* Collected material:
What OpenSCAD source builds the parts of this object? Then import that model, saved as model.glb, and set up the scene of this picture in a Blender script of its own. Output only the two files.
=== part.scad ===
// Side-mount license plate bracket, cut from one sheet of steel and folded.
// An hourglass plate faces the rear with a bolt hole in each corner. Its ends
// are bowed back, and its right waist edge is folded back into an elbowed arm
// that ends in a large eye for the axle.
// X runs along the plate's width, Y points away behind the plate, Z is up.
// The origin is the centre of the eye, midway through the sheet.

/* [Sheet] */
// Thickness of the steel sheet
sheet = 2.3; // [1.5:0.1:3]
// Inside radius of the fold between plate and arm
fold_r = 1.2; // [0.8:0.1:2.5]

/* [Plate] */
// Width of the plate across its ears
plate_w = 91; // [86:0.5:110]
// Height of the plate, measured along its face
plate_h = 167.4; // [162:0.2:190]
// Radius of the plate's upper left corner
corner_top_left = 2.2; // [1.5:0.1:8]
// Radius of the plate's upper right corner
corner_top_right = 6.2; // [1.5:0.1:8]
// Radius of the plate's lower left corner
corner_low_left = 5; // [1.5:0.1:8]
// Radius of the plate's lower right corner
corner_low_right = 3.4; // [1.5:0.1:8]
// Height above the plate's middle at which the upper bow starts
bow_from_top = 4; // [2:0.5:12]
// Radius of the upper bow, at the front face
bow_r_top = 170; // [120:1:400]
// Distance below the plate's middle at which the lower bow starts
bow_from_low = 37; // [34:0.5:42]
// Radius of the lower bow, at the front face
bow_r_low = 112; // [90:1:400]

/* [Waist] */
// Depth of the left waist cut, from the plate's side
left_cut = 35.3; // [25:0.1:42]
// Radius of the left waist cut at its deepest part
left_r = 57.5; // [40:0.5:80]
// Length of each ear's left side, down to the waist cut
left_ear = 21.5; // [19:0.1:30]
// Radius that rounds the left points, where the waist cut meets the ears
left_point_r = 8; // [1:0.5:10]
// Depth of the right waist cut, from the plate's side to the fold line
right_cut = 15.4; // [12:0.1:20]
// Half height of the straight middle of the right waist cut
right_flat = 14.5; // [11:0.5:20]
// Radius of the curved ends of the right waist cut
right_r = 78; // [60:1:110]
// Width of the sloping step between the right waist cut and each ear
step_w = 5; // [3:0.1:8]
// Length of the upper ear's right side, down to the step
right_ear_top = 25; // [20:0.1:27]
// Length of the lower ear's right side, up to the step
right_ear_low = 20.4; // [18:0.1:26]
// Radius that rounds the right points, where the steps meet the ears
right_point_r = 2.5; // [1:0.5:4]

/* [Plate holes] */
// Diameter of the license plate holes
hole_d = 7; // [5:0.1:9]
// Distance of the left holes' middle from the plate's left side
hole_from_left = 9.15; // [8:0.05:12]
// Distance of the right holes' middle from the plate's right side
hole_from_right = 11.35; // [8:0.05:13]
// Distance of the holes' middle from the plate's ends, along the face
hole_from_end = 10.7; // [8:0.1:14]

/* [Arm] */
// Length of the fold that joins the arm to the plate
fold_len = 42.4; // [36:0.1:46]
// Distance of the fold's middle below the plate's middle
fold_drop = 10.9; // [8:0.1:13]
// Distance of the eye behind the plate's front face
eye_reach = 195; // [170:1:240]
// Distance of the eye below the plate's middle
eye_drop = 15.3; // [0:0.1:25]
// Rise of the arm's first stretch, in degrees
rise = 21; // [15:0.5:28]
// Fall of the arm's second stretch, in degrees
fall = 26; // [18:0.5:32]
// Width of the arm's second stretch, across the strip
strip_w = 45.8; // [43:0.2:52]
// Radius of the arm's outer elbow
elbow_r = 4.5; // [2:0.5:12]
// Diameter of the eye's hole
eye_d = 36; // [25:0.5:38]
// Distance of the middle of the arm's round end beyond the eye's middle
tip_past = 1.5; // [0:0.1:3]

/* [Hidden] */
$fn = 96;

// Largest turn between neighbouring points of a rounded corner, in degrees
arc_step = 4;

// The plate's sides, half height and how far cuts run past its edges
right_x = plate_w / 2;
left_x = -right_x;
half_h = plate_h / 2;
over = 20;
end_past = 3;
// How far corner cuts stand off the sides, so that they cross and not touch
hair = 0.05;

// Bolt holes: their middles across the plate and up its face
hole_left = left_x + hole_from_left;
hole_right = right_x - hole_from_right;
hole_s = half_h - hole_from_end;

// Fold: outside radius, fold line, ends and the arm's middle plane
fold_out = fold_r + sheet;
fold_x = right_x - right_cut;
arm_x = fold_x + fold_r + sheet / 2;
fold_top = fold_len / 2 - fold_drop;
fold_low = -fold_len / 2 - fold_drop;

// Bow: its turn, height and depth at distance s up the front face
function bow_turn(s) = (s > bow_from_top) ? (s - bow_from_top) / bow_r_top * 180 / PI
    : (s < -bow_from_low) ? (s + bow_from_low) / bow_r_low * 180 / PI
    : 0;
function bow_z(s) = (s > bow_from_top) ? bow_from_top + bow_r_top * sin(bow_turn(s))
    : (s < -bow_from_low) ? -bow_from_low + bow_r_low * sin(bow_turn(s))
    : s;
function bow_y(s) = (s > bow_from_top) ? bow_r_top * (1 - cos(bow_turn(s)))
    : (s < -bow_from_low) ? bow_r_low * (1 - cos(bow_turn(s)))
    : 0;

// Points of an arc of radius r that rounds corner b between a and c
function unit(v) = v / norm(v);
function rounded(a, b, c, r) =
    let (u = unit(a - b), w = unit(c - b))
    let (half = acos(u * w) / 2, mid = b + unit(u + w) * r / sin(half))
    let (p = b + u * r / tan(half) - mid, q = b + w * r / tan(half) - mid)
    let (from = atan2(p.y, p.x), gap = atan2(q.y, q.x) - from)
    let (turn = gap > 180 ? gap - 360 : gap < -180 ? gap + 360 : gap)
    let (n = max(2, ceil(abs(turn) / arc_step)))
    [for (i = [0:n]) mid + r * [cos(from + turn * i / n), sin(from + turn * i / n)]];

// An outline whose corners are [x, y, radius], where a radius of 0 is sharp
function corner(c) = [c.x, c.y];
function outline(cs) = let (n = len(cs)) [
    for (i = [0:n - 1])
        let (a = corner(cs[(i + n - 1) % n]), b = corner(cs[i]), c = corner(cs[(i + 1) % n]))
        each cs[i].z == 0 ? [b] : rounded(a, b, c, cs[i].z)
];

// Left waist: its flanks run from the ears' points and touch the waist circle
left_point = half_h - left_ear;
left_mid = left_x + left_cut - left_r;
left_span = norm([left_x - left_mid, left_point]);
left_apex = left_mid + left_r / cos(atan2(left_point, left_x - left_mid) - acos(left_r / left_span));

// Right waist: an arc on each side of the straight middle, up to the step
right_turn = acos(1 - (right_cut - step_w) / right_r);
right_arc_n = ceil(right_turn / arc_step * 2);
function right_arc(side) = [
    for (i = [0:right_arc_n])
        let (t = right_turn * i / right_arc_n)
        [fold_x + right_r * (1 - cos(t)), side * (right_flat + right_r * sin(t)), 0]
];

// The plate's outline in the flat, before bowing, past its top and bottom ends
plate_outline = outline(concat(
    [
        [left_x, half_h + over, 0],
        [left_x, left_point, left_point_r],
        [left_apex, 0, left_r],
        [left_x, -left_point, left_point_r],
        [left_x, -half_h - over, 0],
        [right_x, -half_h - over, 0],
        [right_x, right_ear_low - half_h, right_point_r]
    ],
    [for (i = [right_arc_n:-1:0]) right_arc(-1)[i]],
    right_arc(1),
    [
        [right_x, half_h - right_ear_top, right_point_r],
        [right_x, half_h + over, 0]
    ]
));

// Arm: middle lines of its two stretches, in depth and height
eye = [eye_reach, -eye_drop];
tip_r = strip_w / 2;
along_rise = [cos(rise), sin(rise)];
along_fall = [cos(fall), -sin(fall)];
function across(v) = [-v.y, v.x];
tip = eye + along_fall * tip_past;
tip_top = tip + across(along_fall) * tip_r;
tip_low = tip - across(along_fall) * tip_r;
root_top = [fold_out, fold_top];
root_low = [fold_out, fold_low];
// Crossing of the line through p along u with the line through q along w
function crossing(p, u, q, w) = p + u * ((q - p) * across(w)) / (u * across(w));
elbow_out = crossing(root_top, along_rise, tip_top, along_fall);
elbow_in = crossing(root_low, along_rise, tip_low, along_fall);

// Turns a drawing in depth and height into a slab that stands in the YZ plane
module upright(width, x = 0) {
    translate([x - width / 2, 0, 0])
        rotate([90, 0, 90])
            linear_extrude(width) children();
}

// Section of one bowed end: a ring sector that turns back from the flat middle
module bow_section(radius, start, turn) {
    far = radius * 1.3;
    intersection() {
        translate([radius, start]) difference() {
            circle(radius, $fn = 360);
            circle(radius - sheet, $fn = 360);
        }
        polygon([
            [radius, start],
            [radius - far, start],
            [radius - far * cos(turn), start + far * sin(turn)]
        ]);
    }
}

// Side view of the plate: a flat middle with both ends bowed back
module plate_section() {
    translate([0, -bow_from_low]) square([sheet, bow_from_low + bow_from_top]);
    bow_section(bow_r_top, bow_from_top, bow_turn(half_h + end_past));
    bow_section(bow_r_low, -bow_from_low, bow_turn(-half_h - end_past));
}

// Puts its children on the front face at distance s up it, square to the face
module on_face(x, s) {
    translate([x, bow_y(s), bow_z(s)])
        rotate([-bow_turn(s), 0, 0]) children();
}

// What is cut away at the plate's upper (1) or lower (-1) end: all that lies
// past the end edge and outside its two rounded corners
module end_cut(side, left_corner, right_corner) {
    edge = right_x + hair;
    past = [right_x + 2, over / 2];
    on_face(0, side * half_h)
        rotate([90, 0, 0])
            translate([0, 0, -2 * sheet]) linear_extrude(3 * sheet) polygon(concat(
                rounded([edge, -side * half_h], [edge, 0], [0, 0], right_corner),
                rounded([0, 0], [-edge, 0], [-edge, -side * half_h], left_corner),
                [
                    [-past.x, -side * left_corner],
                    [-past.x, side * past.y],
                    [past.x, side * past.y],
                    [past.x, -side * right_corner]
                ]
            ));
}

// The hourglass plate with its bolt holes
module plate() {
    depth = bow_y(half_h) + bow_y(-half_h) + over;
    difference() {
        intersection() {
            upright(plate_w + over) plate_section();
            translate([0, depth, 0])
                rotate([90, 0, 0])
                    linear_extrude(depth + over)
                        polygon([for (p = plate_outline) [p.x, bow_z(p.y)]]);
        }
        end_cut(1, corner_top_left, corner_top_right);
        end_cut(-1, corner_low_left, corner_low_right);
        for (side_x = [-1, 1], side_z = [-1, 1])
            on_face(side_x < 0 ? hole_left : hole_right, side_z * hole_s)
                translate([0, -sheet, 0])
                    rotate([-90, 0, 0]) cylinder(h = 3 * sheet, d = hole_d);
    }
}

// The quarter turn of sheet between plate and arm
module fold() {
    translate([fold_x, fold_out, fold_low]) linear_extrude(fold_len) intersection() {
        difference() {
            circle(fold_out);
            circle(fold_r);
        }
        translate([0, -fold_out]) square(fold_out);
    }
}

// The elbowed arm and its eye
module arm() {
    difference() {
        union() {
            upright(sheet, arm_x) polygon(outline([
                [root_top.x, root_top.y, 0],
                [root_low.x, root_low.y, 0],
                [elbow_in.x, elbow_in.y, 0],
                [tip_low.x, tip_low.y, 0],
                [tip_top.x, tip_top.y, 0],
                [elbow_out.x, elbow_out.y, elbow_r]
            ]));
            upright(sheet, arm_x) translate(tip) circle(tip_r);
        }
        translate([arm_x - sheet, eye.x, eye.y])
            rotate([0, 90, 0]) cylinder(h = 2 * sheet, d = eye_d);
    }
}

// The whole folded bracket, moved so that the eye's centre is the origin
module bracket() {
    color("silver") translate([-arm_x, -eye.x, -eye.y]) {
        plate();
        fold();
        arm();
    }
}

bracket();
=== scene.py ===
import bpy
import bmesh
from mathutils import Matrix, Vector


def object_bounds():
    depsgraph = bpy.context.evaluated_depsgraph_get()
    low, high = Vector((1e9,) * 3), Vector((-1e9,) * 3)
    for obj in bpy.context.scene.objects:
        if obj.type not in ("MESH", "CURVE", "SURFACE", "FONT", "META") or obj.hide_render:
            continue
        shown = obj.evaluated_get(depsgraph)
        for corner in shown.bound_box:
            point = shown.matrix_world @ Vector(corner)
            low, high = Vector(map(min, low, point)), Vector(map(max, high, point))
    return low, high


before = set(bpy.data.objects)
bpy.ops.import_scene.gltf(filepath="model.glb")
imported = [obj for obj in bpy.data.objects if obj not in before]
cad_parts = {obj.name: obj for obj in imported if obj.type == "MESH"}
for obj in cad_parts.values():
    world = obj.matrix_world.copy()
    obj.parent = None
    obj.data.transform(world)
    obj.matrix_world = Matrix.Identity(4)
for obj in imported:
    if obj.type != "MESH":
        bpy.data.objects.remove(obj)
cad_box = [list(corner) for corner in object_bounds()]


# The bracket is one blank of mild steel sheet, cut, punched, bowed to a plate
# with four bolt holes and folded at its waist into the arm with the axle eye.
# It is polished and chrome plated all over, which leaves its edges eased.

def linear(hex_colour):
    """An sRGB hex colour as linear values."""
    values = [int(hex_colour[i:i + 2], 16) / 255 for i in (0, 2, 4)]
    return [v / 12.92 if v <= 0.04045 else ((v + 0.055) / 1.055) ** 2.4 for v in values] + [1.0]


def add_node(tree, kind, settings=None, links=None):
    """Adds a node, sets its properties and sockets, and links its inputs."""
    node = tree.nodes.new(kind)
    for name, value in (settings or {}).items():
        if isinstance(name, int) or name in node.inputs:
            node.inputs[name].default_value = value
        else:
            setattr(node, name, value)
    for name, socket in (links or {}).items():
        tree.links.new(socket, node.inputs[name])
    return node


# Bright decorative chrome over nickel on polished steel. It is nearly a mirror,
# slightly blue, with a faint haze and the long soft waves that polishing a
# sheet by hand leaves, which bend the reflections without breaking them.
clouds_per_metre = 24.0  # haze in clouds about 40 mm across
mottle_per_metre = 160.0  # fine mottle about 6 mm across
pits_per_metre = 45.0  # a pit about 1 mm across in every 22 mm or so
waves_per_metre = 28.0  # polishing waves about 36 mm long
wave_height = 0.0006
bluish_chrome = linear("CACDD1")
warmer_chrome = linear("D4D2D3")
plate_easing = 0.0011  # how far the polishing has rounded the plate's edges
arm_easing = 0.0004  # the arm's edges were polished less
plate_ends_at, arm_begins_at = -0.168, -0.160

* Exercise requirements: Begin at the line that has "is the origin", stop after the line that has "Vector(map(max, high, point))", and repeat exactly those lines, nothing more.

* Correct output:
// The whole folded bracket, moved so that the eye's centre is the origin
module bracket() {
    color("silver") translate([-arm_x, -eye.x, -eye.y]) {
        plate();
        fold();
        arm();
    }
}

bracket();
=== scene.py ===
import bpy
import bmesh
from mathutils import Matrix, Vector


def object_bounds():
    depsgraph = bpy.context.evaluated_depsgraph_get()
    low, high = Vector((1e9,) * 3), Vector((-1e9,) * 3)
    for obj in bpy.context.scene.objects:
        if obj.type not in ("MESH", "CURVE", "SURFACE", "FONT", "META") or obj.hide_render:
            continue
        shown = obj.evaluated_get(depsgraph)
        for corner in shown.bound_box:
            point = shown.matrix_world @ Vector(corner)
            low, high = Vector(map(min, low, point)), Vector(map(max, high, point))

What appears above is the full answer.